Both President Barack Obama and have said that Wall Street compensation practices encouraged excessive risk-taking, sowing the seeds of the financial crisis that has driven the United States and many other countries around the globe into recession.
Ignoring, of course, the effects of the CRA and the Dhimicrats steadfast refusal to look into the activities of Freddie and Fannie while their friends and cohorts were taking their case out in wheelbarrows and dump trucks. Why is it Bwarney Franks and Chris “the freind of Angelo” haven’t been driven out of DC by angry mobs yet?

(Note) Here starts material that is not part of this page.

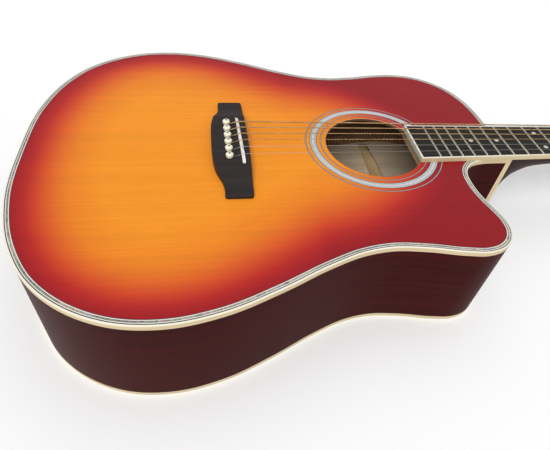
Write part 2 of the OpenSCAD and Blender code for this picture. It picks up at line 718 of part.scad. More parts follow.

Lawmakers from both major parties expressed uneasiness at the prospect of what they considered growing interference by government in business affairs. They suggested that regulatory reform and a determination to let companies stand or fail on their own would be preferable to putting taxpayer money into struggling companies.
I wish I could believe this, but billions of dollars away from where we started, I’m not buying their sudden meeting with Jesus.
You can go read the rest. I have a sudden urge to go re-read the Constitution yet again. Try as I might, I haven’t been able to find the part that gives Congress the authority to interfere with the ability of individuals and entities to enter into a contract.